Recognition of the public health costs that stem from limited access to healthy food has spurred a series of partnerships often involving government and philanthropic institutes that have offered real solutions. New York City’s Green Cart program, launched in 2008, is an innovative and growing initiative that allows cart vendors to sell fresh fruits and vegetables in areas where access to fresh produce is limited. At the same time, it offers urban and immigrant entrepreneurs a chance at a viable small business opportunity.

Other projects, such as the Healthy Corner Store Initiative, encourage convenience store owners to carry fresh food by providing funding for refrigeration and storage solutions. They also host in-store cooking demonstrations and education about nutrition, and aim to establish relationships between store owners and local farmers.

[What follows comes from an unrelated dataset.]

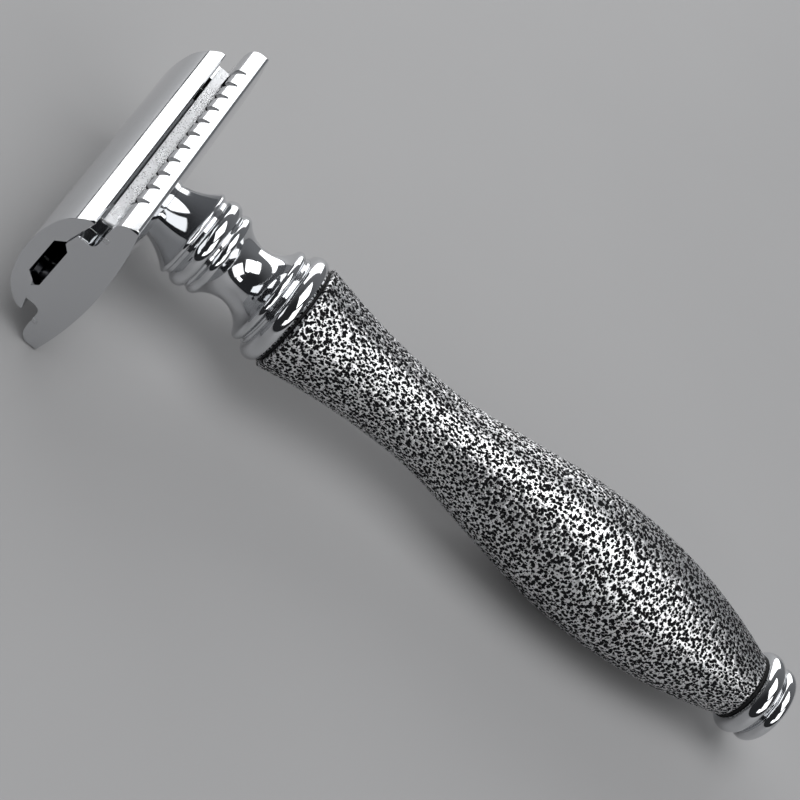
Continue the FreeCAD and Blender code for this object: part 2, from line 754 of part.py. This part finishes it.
def main():
    bodies = [
        make_cap(),
        make_cap_stud(),
        make_cap_pin("cap_pin_near", "-"),
        make_cap_pin("cap_pin_far", ""),
        make_base_plate(),
        make_neck(),
        ring("thread_insert", "insert_start", "insert_end",
             "stud_radius+thread_gap", "insert_radius-fit_gap"),
        make_collar(),
        ring("collar_seal", "collar_end", "grip_start",
             "spigot_radius+fit_gap", "collar_seal_radius", "seal_chamfer"),
        make_grip_sleeve(),
        ring("liner_tube", "spigot_end", "grip_shoulder", "liner_bore", "spigot_radius"),
        ring("rod_bush", "spigot_end", "rod_bush_end", "rod_radius+fit_gap", "liner_bore-fit_gap"),
        make_tie_rod(),
        make_rear_bush(),
        make_spring_washer(),
        make_rod_nut(),
        ring("knob_seal", "grip_end", "knob_start",
             "grip_counterbore", "knob_seal_radius", "seal_chamfer"),
        make_end_knob(),
    ]
    doc.recompute()
    check(bodies)
    lying = lying_placement(bodies)
    for body in bodies:
        body.Placement = lying
    doc.recompute()
    check(bodies)
    os.makedirs("parts", exist_ok=True)
    for body in bodies:
        body.Shape.exportStep(f"parts/{body.Label}.step")
    print("tilt in degrees:", math.degrees(lying.Rotation.Angle), "shift in mm:", *lying.Base)


main()
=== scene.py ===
import json
import math

import bpy
import numpy as np
from mathutils import Matrix, Vector


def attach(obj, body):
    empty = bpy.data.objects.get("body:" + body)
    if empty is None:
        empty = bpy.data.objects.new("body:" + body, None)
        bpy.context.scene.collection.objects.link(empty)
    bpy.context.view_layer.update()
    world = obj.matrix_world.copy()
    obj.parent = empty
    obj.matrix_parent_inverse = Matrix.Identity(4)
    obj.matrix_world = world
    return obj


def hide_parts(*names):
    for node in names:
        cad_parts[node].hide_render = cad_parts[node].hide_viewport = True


# The looks of a double-edge safety razor that lies on its back safety bar and on the belly of its
# grip. The razor's own axes are used throughout: along the handle from the tips of the safety bars,
# along the head, and across both. Lengths are in metres, and MM turns millimetres into them.
MM = 0.001

CAMERA_AZIMUTH = math.radians(13.656)
CAMERA_ELEVATION = math.radians(42.615)
CAMERA_ROLL = math.radians(46.819)
CAMERA_DISTANCE = 260.14 * MM
CAMERA_LENS = 86.09
CAMERA_AIM = Vector((-9.43, 0.48, 12.0)) * MM

SLEEVE_PITCH = 0.235 * MM
SLEEVE_STEPS_AROUND = 224
SLEEVE_SKIN_GAP = 0.006 * MM
SLEEVE_RIM = 0.35 * MM
SLEEVE_RADIUS_IN_MM = 8.3
PIT_DEPTH = 0.085 * MM

THREAD_PITCH = 0.8 * MM
THREAD_DEPTH = 0.43 * MM
THREAD_START = 0.5 * MM
THREAD_STEPS_PER_TURN = 10
THREAD_STEPS_AROUND = 60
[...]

Here in the Lower Mainland, Quest Food Exchange provides access to affordable food in areas where people might not otherwise find it. Farmers, wholesalers, and supermarkets donate their surplus food to Quest, and the nonprofit redistributes it to clients of local social service agencies through not-for-profit grocery stores. They also deliver food to agencies for use in their own meal programs.

All of these creative initiatives are rooted in the belief that every person deserves access to healthy food. These ideas require new partnerships to succeed, but ultimately result in new opportunities and solutions that are making a difference in people’s lives.